A boot load of spent mushroom compost doesn't last long. I bought another eight bags this morning, and by the evening had only got three left. The race is well and truly on to get as many beds mulched as possible, before the emerging foliage is so advanced that I can't get at the ground, and cause damage trying. The Strulch, which has been stacked up outside since I don't have anywhere under cover to store it, has gone rather blue and mouldy in its bags, but I expect that will wear off once it is in the sunlight and the fresh air. Just so long as it doesn't give me farmer's lung, I'm happy.
The entrance bed has got a large and spreading patch of Euphorbia cyparissus. I am in two minds about this plant, which is in many ways a terrifying weed. But as the Missouri Botanical Garden website states, it tolerates dry soil, shallow rocky soil and drought. In the entrance bed it shrugs off the effects of the meagre sand and root competition from surrounding shrubs to make ground cover that is really quite pretty in season.
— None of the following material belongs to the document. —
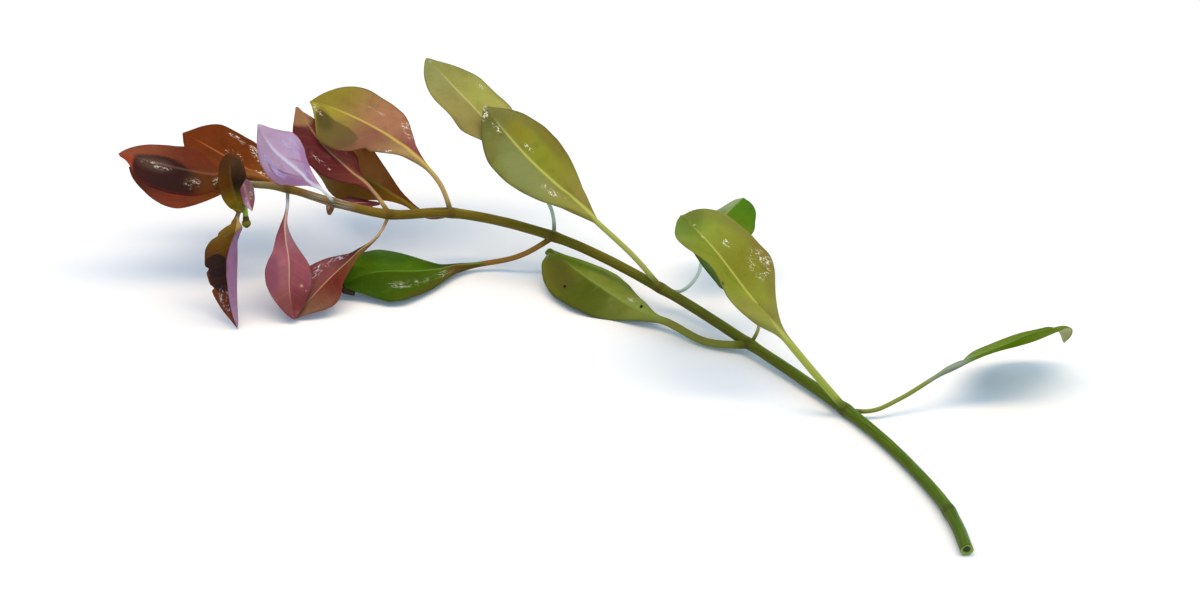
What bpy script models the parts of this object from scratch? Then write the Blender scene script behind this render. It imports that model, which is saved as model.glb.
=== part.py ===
"""One cut stem of Ludwigia repens, an aquarium plant, lying on a flat surface.

The stem runs along the surface from its cut end, bends, and rises slowly to a tip that hooks over.
Leaves grow in pairs at its nodes. Some stand up and lean back, some lie on the surface, and those
near the tip hang down to it, so the plant rests on its cut end, two low leaves and three leaf tips.

X runs along the plant with the shoot tip at -X, Y runs away from the viewer and Z is up. Lengths in
the lists are millimetres and angles are degrees. The model itself is in metres.
"""

import math
from collections import namedtuple

import bpy
from mathutils import Matrix, Vector

COLLECTION_NAME = "ludwigia_repens"
MM = 0.001
GAP = 0.35  # between neighbouring pieces, mm
TO_ORIGIN = Vector((0.0, -1.1, 0.0))  # takes the middle of the plant's box to the origin, mm

# The stem: places along its centre line and the radius there. A leaf pair grows at each node.
StemPlace = namedtuple("StemPlace", "name centre radius is_node")
STEM = [
    StemPlace("cut_end", (61.0, -54.4, 1.05), 1.05, False),
    StemPlace("bare_node", (59.3, -44.3, 1.2), 1.05, True),
    StemPlace("bend_low", (54.0, -30.7, 1.05), 1.0, False),
    StemPlace("bend_high", (49.5, -22.2, 1.1), 1.0, False),
    StemPlace("node_1", (45.0, -15.3, 1.2), 1.05, True),
    StemPlace("node_2", (29.5, 4.5, 1.8), 0.98, True),
    StemPlace("node_3", (14.0, 19.0, 4.5), 0.95, True),
    StemPlace("node_4", (-5.5, 31.5, 8.0), 0.93, True),
    StemPlace("node_5", (-24.5, 35.0, 11.0), 0.93, True),
    StemPlace("node_6", (-35.5, 31.0, 13.0), 0.88, True),
    StemPlace("node_7", (-45.5, 31.0, 15.5), 0.82, True),
    StemPlace("node_8", (-54.0, 32.5, 17.5), 0.75, True),
    StemPlace("hook", (-58.5, 33.0, 18.0), 0.68, False),
    StemPlace("node_9", (-62.0, 33.5, 17.5), 0.6, True),
    StemPlace("apex", (-62.0, 31.0, 15.5), 0.5, False),
]
STEM_STATION = 3.5  # spacing of the rings along the stem, mm
STEM_BEVEL_RESOLUTION = 3
NODE_SWELLING = 0.12  # share of the radius by which a node is thicker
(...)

Forget the botanic garden's suggested planting density of eight to ten plants to the square yard. I didn't buy more than three pots to get my enormous patch. It runs ferociously at the root, but I haven't found seedlings elsewhere in the garden. It is surrounded on one side by tarmac, on the second side by the hedge between us and the lettuce field, and on the third side by gravel. If it ever runs through the ivy hedge and tries to set off across the gravel I shall have to resort to strong poison, but in the meantime I am on balance grateful for the ground cover it provides.
I cut away its dead stems earlier in the spring, and gave the area a preliminary weed, so now need to get it fed and Strulched before the Euphorbia shoots grow too much. I worried briefly that I would injure them sprinkling mushroom compost around them and covering them with mineralised straw, while trampling on them. Then I thought that if I had wanted to get rid of the Euphorbia I would not expect manure plus straw mulch to be any use at all. There are some roots of a creeping grass among the Euphorbia, and while I pulled up what I could, I shall need to return on calm, dry days with the glyphosate.
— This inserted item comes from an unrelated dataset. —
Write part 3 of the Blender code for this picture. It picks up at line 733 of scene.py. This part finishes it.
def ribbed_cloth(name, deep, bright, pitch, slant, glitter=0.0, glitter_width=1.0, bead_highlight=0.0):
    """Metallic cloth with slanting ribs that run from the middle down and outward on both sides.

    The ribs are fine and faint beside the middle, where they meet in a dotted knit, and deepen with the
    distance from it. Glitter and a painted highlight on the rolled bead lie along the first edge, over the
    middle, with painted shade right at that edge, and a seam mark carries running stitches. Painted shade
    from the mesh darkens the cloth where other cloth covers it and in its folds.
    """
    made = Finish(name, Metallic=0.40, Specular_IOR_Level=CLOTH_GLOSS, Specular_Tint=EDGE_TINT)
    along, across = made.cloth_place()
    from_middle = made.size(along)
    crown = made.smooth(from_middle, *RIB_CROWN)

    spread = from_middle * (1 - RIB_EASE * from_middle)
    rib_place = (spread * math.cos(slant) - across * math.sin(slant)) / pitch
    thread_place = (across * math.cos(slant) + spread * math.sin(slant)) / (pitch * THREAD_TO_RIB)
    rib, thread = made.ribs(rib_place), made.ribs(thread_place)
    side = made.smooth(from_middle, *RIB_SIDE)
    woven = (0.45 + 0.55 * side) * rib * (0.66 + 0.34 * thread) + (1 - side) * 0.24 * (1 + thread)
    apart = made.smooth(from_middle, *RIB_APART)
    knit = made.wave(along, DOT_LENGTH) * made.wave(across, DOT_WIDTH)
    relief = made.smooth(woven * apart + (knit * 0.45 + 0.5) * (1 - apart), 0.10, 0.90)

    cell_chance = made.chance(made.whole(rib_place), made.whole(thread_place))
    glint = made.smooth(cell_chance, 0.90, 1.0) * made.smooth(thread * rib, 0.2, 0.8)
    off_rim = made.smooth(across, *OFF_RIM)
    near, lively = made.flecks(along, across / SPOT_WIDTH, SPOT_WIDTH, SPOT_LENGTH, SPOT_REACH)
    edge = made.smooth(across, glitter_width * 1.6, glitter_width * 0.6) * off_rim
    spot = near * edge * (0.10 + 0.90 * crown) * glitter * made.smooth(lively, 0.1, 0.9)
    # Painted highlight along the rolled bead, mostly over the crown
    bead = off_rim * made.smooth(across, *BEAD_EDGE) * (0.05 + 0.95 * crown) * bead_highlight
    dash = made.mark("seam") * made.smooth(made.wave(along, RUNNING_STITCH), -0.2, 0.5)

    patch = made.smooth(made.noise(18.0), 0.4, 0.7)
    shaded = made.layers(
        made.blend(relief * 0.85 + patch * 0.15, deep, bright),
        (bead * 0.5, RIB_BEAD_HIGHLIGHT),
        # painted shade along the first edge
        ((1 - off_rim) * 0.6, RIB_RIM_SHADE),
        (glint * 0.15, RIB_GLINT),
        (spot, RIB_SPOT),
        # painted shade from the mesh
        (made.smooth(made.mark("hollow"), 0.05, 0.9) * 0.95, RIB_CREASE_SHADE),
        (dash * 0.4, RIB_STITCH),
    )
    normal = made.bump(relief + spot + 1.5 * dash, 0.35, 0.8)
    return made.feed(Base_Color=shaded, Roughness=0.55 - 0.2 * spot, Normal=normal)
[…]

I had to move some of the daffodils I planted in the long bed, not the pale coloured ones I planted in a dither while it was blowing a gale, but the cheerful two-tone orange and yellow 'Jetfire' that went in several weeks ago. When they were the only things flowering in that part of the bed they looked very cheerful and I was pleased to see them there, but when the existing inhabitants came into flower before 'Jetfire' had finished I realised that orange and yellow Narcissus do not go with pink cherry blossom, or red Pulsatilla, and don't do a lot for a collection of hyacinths in harmonising shades of blue and purple. The pale yellow daffodils are fine, but the strong yellow and orange quarrels with everything else in the bed. I couldn't think what to do with the 'Jetfire', or the other pots of yellow daffodils waiting to be planted, then realised I could use them along the front edge of the entrance bed. A splash of yellow as you arrive would be very cheery, and as the front of the bed is largely clear at the moment they would be easy to plant. I peered suspiciously at the existing planting, trying to work out if there was anything likely to overlap with the daffodils and clash with them in a normal season, but none of the shrubs looked at all close to flowering. Strong yellow and Malus floribunda are a pretty vile combination. I know that since absent mindedly planting some yellow Crown Imperial fritillaries underneath my tree.
The Systems Administrator is letting the hens out for an evening run, now that the weather's warmer, though they won't be coming out tomorrow because we're going out, and then it's due to turn colder again, so today may be their last taste of freedom for a few days. Looking at the mess they have made scratching around by the bog garden I am slightly relieved about that, much as they enjoy free-ranging. They have heapeded the Strulch into great piles and kicked some on to the lawn, while a poor little decapitated flower of Fritillaria meleagris lay folorn on the ground.